JS: That’s a different question. (Laughs)
TM: He actually summited all seven peaks in Missouri, too.
JS: Art Hill. Snow Way.
TM: The top of the Village. But he’s an accomplished person—
JS: The spires on top of Brookings.
SL: Do you have a favorite tweet?
JS: I’ll look at the ones that were retweeted. That’s the best way to gauge feedback. (Loads Twitter on his phone.)
SL: Do you get a lot of feedback?
JS: Yeah, I’d say most tweets get retweeted. A lot of this [the tweets] is based on my daily experiences. Like here, “Just tried to workout, but I forgot we don’t have a real athletic complex.”…I went to the gym and couldn’t find an open treadmill or machine…“We’re changing the University’s name to Washington University in St. Louis, Clayton and partially in University City.” It’s hard to say my favorite.

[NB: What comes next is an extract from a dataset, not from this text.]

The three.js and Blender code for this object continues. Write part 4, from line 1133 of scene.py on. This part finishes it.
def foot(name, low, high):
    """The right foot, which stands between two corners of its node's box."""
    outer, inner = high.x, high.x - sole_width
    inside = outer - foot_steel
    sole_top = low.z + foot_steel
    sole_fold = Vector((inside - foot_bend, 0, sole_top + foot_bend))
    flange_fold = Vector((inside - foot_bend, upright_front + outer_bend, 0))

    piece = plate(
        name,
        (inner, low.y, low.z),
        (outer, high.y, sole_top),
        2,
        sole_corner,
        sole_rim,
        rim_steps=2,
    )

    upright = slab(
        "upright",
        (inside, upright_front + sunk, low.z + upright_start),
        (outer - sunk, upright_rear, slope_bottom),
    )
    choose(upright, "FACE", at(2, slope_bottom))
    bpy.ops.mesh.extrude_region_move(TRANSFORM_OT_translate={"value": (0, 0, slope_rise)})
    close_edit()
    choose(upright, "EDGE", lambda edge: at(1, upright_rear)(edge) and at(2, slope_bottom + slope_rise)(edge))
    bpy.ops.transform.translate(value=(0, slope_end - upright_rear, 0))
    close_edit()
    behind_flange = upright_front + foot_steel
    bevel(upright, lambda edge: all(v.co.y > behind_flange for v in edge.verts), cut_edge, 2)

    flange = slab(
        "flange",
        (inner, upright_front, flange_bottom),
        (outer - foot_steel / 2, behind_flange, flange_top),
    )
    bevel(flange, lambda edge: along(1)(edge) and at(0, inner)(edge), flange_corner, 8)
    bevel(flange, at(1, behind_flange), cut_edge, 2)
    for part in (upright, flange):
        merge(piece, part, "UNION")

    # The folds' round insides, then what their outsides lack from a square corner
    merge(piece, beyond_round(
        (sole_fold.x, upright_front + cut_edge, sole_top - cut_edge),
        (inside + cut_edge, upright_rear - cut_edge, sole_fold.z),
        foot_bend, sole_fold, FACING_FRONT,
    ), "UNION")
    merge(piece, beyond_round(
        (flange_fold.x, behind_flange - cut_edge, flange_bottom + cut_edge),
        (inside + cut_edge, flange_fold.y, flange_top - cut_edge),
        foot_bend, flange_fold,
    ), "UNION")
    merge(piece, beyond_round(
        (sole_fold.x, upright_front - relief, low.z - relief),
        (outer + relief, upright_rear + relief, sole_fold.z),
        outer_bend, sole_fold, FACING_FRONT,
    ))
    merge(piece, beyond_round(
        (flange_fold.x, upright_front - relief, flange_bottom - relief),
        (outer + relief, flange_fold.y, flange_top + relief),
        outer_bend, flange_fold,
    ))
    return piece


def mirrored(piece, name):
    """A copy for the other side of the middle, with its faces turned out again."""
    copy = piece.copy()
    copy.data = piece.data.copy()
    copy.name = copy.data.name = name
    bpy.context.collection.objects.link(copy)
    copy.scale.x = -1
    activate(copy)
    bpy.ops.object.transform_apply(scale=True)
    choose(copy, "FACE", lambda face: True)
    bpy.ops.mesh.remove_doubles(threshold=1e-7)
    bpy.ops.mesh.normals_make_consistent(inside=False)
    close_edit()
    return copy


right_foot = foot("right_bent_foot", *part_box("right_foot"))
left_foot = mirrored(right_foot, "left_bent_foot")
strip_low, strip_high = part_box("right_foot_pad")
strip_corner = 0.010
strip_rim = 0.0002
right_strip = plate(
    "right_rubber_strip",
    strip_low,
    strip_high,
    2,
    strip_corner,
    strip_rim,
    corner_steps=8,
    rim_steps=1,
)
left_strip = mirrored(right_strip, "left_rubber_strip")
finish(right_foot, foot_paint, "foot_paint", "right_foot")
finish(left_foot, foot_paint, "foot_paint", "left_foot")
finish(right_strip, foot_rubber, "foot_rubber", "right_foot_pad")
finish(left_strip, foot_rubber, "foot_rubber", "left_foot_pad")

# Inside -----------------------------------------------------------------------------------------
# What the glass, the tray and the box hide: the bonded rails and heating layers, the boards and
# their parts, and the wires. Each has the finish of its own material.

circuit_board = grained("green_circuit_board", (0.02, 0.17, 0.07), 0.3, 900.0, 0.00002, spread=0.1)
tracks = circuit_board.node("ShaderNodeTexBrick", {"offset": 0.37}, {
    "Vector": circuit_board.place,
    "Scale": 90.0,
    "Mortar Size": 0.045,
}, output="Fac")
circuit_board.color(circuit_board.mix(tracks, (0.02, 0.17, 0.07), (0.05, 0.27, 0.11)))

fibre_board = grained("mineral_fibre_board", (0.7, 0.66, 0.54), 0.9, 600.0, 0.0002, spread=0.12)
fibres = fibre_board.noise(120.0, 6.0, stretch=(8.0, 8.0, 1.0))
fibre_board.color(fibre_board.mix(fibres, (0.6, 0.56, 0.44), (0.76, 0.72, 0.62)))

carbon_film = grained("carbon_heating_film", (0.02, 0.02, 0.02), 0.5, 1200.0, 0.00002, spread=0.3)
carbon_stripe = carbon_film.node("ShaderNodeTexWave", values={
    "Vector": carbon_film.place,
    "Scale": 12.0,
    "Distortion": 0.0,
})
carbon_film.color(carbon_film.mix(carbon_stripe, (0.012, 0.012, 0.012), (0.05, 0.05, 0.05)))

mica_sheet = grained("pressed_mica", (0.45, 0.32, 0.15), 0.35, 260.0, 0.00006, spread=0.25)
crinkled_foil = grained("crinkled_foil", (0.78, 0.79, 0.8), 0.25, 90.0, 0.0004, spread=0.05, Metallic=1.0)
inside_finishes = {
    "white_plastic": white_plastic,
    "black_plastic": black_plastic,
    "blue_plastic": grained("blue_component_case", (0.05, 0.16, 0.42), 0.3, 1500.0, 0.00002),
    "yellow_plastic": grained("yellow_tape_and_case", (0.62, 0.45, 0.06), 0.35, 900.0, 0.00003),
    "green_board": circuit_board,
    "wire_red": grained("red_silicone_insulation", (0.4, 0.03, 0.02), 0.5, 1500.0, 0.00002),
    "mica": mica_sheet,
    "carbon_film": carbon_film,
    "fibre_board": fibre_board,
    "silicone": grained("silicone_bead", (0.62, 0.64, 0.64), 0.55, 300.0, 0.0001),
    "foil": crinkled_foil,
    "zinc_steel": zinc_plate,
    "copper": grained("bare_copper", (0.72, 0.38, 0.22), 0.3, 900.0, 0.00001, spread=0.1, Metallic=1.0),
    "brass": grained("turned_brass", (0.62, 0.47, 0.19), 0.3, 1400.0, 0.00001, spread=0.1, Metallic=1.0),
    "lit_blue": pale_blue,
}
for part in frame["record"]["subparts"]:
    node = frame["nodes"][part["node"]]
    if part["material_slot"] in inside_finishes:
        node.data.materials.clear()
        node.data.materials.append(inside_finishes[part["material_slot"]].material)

TM: I like this tweet. “My favorite freshman so far is wearing a yamulke and carrying a pinata around campus.”
SL: Is that an actual person?
JS: Someone actually said that to us, and we just retweeted it. I used to be more active and search for any news involving Wash. U. I’d just search Google News, “Wash. U.” or “wustl” and make fun of some of the headlines. I haven’t done that a lot lately.

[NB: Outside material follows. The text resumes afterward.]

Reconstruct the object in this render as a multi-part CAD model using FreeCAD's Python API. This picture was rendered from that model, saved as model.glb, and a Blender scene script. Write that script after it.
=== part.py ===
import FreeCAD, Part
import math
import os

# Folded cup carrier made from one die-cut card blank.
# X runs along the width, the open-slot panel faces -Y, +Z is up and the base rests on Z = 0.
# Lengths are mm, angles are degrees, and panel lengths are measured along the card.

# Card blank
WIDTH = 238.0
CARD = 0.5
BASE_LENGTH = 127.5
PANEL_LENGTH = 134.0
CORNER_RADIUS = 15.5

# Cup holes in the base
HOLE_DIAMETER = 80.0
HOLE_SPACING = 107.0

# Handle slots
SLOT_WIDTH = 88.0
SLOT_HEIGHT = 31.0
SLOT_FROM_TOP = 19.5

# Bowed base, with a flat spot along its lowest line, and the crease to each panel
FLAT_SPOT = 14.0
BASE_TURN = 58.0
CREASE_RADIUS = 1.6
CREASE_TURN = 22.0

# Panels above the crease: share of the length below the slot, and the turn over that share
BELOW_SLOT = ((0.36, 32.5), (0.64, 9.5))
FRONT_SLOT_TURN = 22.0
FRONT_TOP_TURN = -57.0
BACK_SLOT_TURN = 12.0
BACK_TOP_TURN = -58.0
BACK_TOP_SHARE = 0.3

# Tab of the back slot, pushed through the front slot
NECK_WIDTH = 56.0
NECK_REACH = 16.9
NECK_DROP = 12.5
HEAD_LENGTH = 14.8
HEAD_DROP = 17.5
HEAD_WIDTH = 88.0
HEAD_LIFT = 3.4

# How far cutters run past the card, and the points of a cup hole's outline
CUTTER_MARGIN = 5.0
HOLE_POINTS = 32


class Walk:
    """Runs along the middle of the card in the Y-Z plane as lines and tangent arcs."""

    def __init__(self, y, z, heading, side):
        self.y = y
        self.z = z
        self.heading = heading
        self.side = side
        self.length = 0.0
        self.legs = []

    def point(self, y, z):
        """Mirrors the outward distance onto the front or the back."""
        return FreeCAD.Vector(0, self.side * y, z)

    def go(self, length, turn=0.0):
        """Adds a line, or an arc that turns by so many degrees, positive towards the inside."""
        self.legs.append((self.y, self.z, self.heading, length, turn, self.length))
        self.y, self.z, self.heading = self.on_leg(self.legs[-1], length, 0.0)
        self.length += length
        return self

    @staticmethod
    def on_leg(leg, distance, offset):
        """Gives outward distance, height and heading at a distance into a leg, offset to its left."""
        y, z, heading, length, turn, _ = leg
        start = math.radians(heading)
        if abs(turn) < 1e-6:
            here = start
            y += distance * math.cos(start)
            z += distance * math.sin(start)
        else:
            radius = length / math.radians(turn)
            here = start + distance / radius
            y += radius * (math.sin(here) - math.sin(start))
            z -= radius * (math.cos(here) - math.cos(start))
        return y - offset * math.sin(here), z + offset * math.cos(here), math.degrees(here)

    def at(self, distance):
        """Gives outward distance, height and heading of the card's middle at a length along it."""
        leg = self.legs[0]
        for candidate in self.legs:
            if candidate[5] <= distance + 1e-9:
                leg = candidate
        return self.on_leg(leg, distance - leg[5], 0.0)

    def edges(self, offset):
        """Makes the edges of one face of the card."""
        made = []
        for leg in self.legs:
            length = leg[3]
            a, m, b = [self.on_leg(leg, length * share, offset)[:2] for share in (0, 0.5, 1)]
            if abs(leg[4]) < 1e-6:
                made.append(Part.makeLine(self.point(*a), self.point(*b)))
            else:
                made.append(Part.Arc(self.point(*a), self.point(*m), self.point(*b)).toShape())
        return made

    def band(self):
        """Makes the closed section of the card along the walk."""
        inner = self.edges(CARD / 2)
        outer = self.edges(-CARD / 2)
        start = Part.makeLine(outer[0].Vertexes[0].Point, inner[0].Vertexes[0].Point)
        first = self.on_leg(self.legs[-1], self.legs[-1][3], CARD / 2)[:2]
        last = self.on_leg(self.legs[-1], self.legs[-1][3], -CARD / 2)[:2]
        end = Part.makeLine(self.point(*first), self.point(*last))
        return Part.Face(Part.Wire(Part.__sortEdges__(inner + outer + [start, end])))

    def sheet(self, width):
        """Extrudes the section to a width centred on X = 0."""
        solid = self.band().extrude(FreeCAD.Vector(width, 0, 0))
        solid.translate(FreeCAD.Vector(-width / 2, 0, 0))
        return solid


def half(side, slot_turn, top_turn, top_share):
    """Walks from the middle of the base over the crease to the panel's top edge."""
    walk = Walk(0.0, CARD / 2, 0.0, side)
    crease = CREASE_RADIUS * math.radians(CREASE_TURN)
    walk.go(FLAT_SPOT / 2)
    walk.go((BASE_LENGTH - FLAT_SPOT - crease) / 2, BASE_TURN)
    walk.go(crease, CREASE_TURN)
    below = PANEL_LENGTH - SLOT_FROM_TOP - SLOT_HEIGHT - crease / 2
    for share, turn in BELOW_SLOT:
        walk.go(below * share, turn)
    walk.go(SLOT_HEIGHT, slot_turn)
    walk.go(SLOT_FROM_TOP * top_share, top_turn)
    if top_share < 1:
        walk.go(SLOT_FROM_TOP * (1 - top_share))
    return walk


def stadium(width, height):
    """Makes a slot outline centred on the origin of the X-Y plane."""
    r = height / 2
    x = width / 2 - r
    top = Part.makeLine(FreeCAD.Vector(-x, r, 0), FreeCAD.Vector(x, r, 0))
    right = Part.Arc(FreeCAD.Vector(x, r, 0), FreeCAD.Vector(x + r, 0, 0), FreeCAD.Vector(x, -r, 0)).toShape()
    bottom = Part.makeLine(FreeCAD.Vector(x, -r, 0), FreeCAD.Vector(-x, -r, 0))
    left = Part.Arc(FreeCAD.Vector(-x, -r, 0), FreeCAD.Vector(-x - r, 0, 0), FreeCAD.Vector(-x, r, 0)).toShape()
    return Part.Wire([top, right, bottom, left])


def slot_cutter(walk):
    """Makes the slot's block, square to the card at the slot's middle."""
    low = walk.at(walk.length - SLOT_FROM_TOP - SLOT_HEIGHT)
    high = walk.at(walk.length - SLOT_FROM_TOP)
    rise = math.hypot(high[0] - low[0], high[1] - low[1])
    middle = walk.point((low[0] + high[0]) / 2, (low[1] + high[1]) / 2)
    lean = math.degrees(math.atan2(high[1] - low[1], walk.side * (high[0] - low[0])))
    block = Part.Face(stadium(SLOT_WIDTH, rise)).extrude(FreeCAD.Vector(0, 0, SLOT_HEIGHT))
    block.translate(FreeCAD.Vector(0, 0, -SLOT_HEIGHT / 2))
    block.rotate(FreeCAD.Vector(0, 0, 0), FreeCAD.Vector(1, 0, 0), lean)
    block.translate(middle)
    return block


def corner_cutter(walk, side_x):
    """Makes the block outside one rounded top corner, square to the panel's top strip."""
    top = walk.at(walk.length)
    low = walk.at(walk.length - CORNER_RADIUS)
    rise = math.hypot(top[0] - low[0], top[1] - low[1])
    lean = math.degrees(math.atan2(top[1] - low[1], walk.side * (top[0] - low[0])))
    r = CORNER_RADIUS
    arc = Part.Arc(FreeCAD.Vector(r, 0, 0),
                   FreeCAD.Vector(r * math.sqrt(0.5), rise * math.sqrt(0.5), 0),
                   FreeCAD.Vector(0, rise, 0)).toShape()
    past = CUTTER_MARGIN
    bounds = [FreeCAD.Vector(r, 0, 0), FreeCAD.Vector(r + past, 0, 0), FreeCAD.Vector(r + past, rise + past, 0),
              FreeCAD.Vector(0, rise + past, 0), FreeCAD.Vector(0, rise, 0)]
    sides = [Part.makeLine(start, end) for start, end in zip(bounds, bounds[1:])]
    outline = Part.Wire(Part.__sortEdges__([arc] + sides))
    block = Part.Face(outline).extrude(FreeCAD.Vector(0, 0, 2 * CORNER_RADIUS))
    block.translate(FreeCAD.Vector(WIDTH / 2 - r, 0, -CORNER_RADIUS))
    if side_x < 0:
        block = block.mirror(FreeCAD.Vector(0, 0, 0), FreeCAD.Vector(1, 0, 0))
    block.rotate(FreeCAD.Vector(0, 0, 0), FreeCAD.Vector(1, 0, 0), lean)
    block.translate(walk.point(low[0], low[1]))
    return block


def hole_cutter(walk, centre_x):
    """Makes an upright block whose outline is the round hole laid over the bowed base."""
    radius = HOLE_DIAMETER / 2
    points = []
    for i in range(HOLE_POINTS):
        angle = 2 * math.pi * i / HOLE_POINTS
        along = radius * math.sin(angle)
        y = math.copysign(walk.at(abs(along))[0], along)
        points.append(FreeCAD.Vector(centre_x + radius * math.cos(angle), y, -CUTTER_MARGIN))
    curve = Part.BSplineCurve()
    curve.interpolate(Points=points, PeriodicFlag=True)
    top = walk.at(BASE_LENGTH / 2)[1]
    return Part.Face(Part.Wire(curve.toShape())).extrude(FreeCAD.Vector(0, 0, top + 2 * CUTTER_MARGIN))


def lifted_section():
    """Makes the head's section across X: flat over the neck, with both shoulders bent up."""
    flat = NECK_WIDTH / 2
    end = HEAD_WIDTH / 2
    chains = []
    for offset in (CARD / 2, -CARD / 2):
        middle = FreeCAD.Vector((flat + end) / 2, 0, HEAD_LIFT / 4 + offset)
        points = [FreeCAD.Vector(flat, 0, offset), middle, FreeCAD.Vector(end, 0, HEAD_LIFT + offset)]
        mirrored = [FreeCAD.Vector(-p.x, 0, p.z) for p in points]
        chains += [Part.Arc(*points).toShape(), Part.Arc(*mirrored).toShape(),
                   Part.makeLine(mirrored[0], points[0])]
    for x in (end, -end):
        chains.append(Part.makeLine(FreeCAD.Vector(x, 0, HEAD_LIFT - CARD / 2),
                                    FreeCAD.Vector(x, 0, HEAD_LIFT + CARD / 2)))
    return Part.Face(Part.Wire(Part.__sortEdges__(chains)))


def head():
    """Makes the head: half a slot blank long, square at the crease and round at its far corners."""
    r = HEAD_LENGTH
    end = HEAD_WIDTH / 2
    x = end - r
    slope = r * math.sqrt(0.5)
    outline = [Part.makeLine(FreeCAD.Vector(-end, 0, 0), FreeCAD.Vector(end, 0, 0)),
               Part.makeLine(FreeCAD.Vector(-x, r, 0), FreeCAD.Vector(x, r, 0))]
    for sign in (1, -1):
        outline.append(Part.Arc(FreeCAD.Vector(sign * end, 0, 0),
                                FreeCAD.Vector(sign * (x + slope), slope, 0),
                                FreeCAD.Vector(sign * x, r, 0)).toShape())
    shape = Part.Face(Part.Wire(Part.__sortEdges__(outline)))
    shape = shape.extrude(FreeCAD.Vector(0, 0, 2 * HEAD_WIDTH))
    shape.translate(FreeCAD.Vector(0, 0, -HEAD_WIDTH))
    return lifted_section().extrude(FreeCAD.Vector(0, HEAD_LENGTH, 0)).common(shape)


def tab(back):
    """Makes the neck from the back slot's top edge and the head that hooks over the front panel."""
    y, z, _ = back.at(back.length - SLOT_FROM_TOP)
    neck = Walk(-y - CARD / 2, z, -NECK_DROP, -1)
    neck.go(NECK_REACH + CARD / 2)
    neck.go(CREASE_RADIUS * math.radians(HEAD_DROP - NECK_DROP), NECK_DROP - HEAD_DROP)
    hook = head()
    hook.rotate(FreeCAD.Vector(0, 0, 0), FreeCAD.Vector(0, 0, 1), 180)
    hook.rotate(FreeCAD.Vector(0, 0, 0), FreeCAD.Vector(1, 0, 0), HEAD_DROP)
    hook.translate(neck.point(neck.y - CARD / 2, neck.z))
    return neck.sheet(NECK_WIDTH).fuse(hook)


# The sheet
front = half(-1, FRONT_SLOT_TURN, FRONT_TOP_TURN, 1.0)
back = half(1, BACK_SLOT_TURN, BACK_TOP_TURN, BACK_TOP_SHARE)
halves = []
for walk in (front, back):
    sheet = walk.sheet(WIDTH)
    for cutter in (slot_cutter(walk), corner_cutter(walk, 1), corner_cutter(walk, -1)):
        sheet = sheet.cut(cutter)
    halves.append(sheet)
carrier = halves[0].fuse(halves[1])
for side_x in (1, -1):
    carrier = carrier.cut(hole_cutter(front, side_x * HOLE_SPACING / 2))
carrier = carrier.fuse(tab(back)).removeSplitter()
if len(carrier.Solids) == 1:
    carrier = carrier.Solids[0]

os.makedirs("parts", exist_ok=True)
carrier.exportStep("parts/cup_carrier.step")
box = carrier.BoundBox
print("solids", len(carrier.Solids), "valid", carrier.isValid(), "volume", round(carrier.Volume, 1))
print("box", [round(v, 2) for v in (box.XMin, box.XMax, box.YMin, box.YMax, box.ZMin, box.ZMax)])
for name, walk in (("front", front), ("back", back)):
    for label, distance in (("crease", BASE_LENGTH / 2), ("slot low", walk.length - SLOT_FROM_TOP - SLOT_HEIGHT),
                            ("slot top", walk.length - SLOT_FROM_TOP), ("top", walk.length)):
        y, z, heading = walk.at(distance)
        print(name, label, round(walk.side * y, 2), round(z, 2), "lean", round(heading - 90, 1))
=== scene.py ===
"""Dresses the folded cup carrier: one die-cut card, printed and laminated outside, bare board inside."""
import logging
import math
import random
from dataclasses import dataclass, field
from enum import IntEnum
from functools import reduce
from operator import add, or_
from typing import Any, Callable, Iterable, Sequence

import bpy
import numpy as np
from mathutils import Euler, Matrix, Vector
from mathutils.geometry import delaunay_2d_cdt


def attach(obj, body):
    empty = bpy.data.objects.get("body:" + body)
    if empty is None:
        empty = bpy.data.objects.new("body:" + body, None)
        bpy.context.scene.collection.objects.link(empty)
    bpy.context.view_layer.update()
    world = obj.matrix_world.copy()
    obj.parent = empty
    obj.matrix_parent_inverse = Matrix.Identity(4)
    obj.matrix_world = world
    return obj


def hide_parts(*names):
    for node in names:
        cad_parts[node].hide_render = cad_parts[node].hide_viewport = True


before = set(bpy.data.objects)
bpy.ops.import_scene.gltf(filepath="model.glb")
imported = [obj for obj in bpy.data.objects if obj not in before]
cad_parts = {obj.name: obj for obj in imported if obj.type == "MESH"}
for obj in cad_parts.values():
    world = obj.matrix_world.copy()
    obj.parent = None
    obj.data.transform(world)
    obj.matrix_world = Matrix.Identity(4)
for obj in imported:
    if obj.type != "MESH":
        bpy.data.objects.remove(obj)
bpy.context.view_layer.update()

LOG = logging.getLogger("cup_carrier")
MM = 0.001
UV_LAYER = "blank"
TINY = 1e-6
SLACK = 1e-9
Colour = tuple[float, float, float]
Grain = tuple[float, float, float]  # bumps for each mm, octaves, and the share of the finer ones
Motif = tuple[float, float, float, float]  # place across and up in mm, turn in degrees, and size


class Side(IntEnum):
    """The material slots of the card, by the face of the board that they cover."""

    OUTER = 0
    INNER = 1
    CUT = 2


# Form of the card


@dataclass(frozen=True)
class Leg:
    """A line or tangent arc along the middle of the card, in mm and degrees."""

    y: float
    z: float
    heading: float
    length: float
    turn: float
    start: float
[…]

SL: If Fake Chancellor Wrighton were in charge of Wash. U., what would change around here?
JS: I think it might be a more fun place, but it might not be as high-esteemed. It might be more fun, like it was 10 to 20 years ago, but we might never break into the Top 10 if Fake Chancellor Wrighton was in charge.
SL: What are your plans for Fake Chancellor Wrighton going forward?
JS: I don’t think it’s going to change. It’ll stay the same.
TM: He might go public.
JS: I think Fake Wrighton might be looking for a job at “StudLife” as a columnist.
SL: Oh yeah?
JS: Or maybe “WUnderground” would be better.
TM: That’s the opposite of going public.
SL: Does it ever feel like you’re a superhero with a secret identity?
JS: It has felt cool the couple of times we’ve overheard other people talk about it, or even talk about it to us, not knowing that we’re behind it. It’s kind of cool.
TM: I’ve always felt that I was a superhero.